THE EXERCISE
Verbatim output of all the material below is required.

COLLECTED DATA
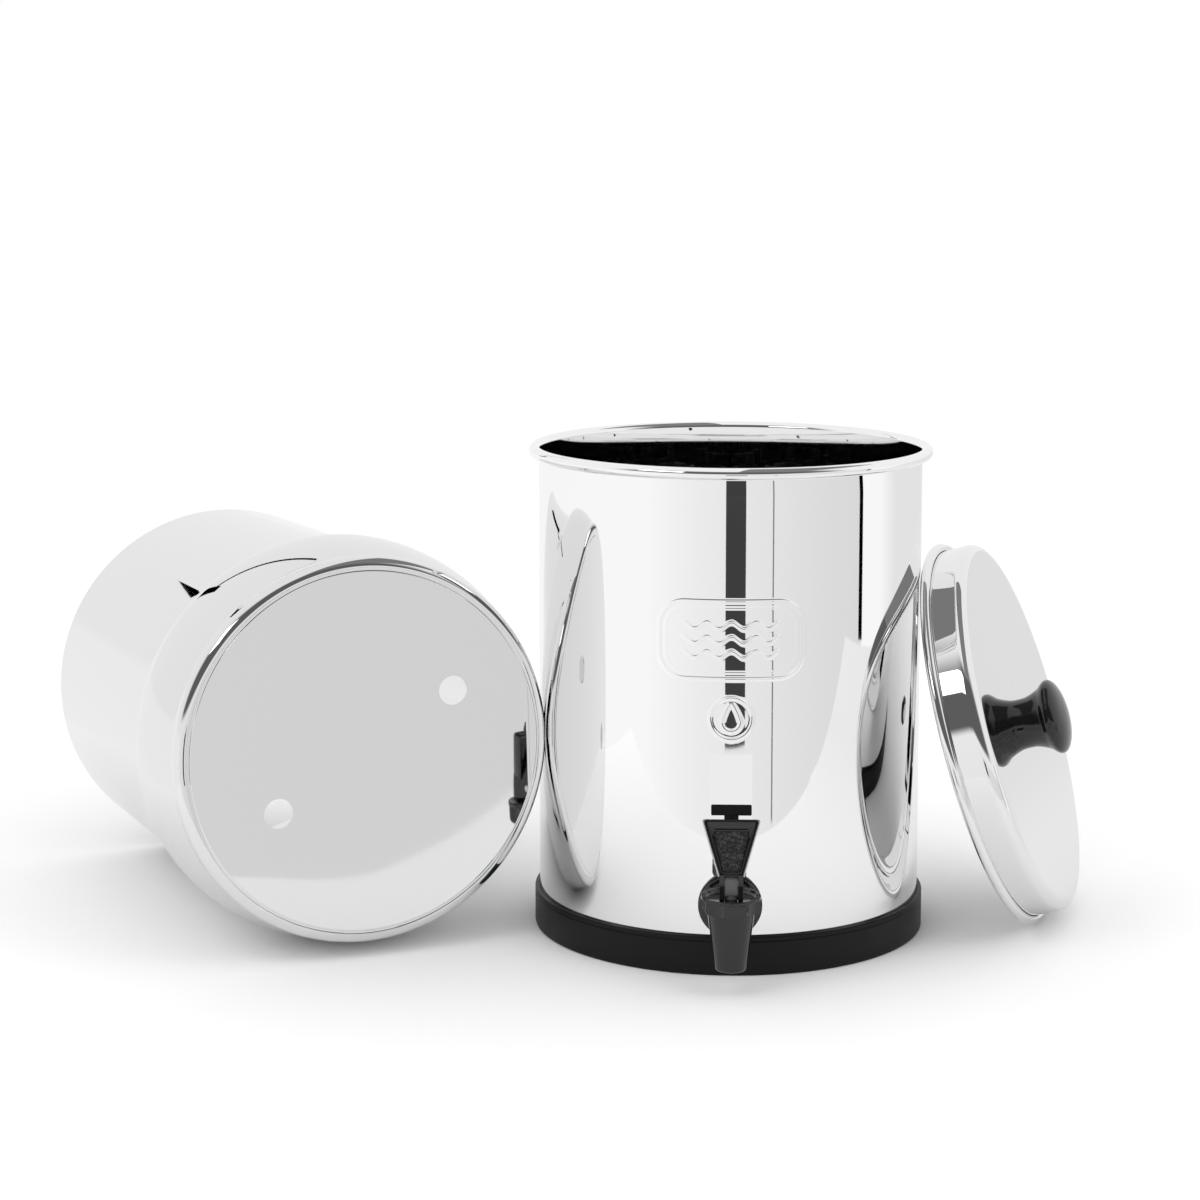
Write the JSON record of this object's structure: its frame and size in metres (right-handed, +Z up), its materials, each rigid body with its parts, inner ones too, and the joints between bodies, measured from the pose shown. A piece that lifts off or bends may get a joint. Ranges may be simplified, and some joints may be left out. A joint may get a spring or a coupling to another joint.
{
  "type": "gravity water filter with tap",
  "caption": "Countertop gravity water filter in polished steel: lower chamber with a lever tap on a rubber base, upper chamber lying beside it, lid with a round knob leaning on it.",
  "frame": {"origin": "on the surface it stands on, under the lower chamber's axis", "axes": "+Z up, tap towards -Y, lid on the +X side, upper chamber on the -X side"},
  "size_m": [0.5199, 0.3144, 0.2304],
  "materials": {
    "polished_steel": "mirror-polished stainless steel sheet",
    "base_rubber": "satin black rubber",
    "black_gloss": "glossy black moulded plastic",
    "grey_plastic": "satin grey moulded plastic",
    "seal_rubber": "smooth black rubber",
    "soft_silicone": "soft white silicone",
    "spring_steel": "bright steel",
    "carbon_block": "matt black carbon block",
    "filter_plastic": "satin black moulded plastic"
  },
  "bodies": {
    "lower": {"lower_chamber": "polished_steel", "rubber_base": "base_rubber", "tap_body": "black_gloss", "tap_outer_washer": "seal_rubber", "tap_inner_washer": "seal_rubber", "tap_nut": "black_gloss", "tap_bonnet": "black_gloss", "tap_spring": "spring_steel"},
    "tap_valve": {"tap_stem": "grey_plastic", "tap_seat_cup": "soft_silicone", "tap_handle_pin": "spring_steel"},
    "tap_lever": {"tap_handle": "black_gloss"},
    "upper": {"upper_chamber": "polished_steel"},
    "lid": {"lid_pan": "polished_steel", "lid_knob": "black_gloss", "lid_knob_washer": "seal_rubber", "lid_knob_screw": "spring_steel"},
    "filter_a": {"filter_a_cartridge": "carbon_block", "filter_a_base_cap": "filter_plastic", "filter_a_stem": "filter_plastic", "filter_a_seal": "seal_rubber"},
    "filter_a_nut": {"filter_a_wing_nut": "filter_plastic"},
    "filter_b": {"filter_b_cartridge": "carbon_block", "filter_b_base_cap": "filter_plastic", "filter_b_stem": "filter_plastic", "filter_b_seal": "seal_rubber"},
    "filter_b_nut": {"filter_b_wing_nut": "filter_plastic"}
  },
  "joints": [
    {"name": "tap_pull", "type": "hinge", "parent": "tap_valve", "child": "tap_lever", "pos_m": [0, -0.1203, 0.0502], "axis": [1, 0, 0], "range_deg": [0, 36], "stiffness_Nm_per_rad": 0.15, "springref_deg": -20.05},
    {"name": "tap_lift", "type": "slide", "parent": "lower", "child": "tap_valve", "axis": [0, 0, 1], "range_m": [0, 0.00314], "deforming": ["tap_spring"]},
    {"name": "upper_chamber_lift", "type": "slide", "parent": "lower", "child": "upper", "axis": [-0.8, 0, 0.6], "range_m": [0, 0.15]},
    {"name": "lid_lift", "type": "slide", "parent": "lower", "child": "lid", "axis": [0.8, 0, 0.6], "range_m": [0, 0.15]},
    {"name": "filter_a_lift", "type": "slide", "parent": "lower", "child": "filter_a", "axis": [0, 0, 1], "range_m": [0, 0.24]},
    {"name": "filter_a_nut_turn", "type": "hinge", "parent": "filter_a", "child": "filter_a_nut", "pos_m": [-0.0295, 0.04197, 0.17], "axis": [0, 0, 1], "continuous": true},
    {"name": "filter_b_lift", "type": "slide", "parent": "lower", "child": "filter_b", "axis": [0, 0, 1], "range_m": [0, 0.24]},
    {"name": "filter_b_nut_turn", "type": "hinge", "parent": "filter_b", "child": "filter_b_nut", "pos_m": [0.0295, 0.04197, 0.17], "axis": [0, 0, 1], "continuous": true}
  ],
  "couplings": [
    {"joint": "tap_pull", "follows": "tap_lift", "rad_per_m": 200}
  ]
}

ANSWER FOR THIS EXERCISE
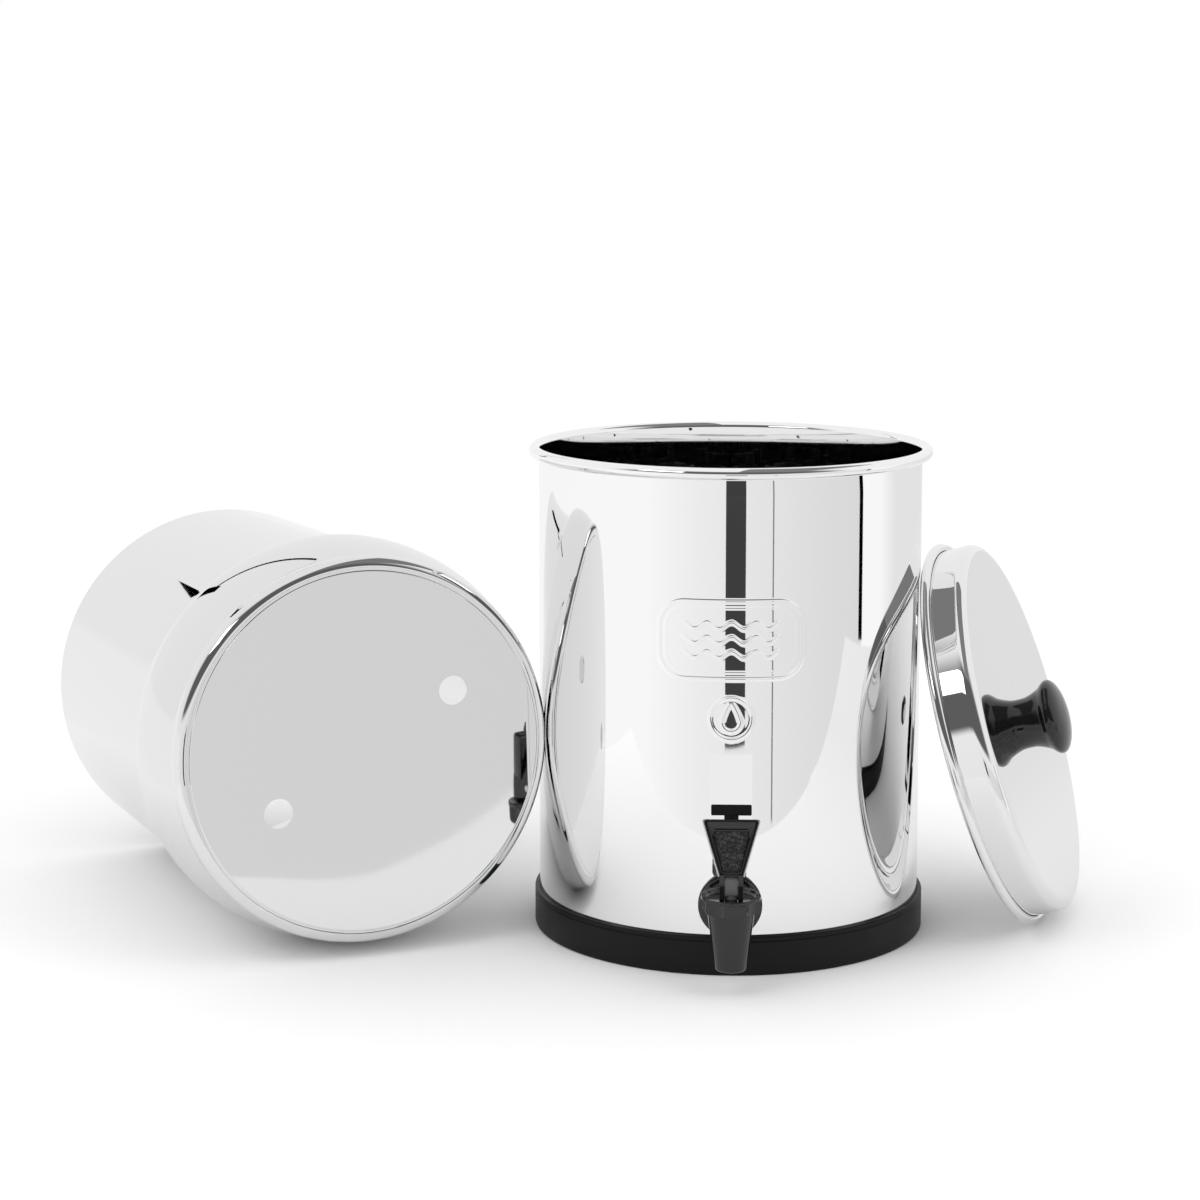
Write the JSON record of this object's structure: its frame and size in metres (right-handed, +Z up), its materials, each rigid body with its parts, inner ones too, and the joints between bodies, measured from the pose shown. A piece that lifts off or bends may get a joint. Ranges may be simplified, and some joints may be left out. A joint may get a spring or a coupling to another joint.
{
  "type": "gravity water filter with tap",
  "caption": "Countertop gravity water filter in polished steel: lower chamber with a lever tap on a rubber base, upper chamber lying beside it, lid with a round knob leaning on it.",
  "frame": {"origin": "on the surface it stands on, under the lower chamber's axis", "axes": "+Z up, tap towards -Y, lid on the +X side, upper chamber on the -X side"},
  "size_m": [0.5199, 0.3144, 0.2304],
  "materials": {
    "polished_steel": "mirror-polished stainless steel sheet",
    "base_rubber": "satin black rubber",
    "black_gloss": "glossy black moulded plastic",
    "grey_plastic": "satin grey moulded plastic",
    "seal_rubber": "smooth black rubber",
    "soft_silicone": "soft white silicone",
    "spring_steel": "bright steel",
    "carbon_block": "matt black carbon block",
    "filter_plastic": "satin black moulded plastic"
  },
  "bodies": {
    "lower": {"lower_chamber": "polished_steel", "rubber_base": "base_rubber", "tap_body": "black_gloss", "tap_outer_washer": "seal_rubber", "tap_inner_washer": "seal_rubber", "tap_nut": "black_gloss", "tap_bonnet": "black_gloss", "tap_spring": "spring_steel"},
    "tap_valve": {"tap_stem": "grey_plastic", "tap_seat_cup": "soft_silicone", "tap_handle_pin": "spring_steel"},
    "tap_lever": {"tap_handle": "black_gloss"},
    "upper": {"upper_chamber": "polished_steel"},
    "lid": {"lid_pan": "polished_steel", "lid_knob": "black_gloss", "lid_knob_washer": "seal_rubber", "lid_knob_screw": "spring_steel"},
    "filter_a": {"filter_a_cartridge": "carbon_block", "filter_a_base_cap": "filter_plastic", "filter_a_stem": "filter_plastic", "filter_a_seal": "seal_rubber"},
    "filter_a_nut": {"filter_a_wing_nut": "filter_plastic"},
    "filter_b": {"filter_b_cartridge": "carbon_block", "filter_b_base_cap": "filter_plastic", "filter_b_stem": "filter_plastic", "filter_b_seal": "seal_rubber"},
    "filter_b_nut": {"filter_b_wing_nut": "filter_plastic"}
  },
  "joints": [
    {"name": "tap_pull", "type": "hinge", "parent": "tap_valve", "child": "tap_lever", "pos_m": [0, -0.1203, 0.0502], "axis": [1, 0, 0], "range_deg": [0, 36], "stiffness_Nm_per_rad": 0.15, "springref_deg": -20.05},
    {"name": "tap_lift", "type": "slide", "parent": "lower", "child": "tap_valve", "axis": [0, 0, 1], "range_m": [0, 0.00314], "deforming": ["tap_spring"]},
    {"name": "upper_chamber_lift", "type": "slide", "parent": "lower", "child": "upper", "axis": [-0.8, 0, 0.6], "range_m": [0, 0.15]},
    {"name": "lid_lift", "type": "slide", "parent": "lower", "child": "lid", "axis": [0.8, 0, 0.6], "range_m": [0, 0.15]},
    {"name": "filter_a_lift", "type": "slide", "parent": "lower", "child": "filter_a", "axis": [0, 0, 1], "range_m": [0, 0.24]},
    {"name": "filter_a_nut_turn", "type": "hinge", "parent": "filter_a", "child": "filter_a_nut", "pos_m": [-0.0295, 0.04197, 0.17], "axis": [0, 0, 1], "continuous": true},
    {"name": "filter_b_lift", "type": "slide", "parent": "lower", "child": "filter_b", "axis": [0, 0, 1], "range_m": [0, 0.24]},
    {"name": "filter_b_nut_turn", "type": "hinge", "parent": "filter_b", "child": "filter_b_nut", "pos_m": [0.0295, 0.04197, 0.17], "axis": [0, 0, 1], "continuous": true}
  ],
  "couplings": [
    {"joint": "tap_pull", "follows": "tap_lift", "rad_per_m": 200}
  ]
}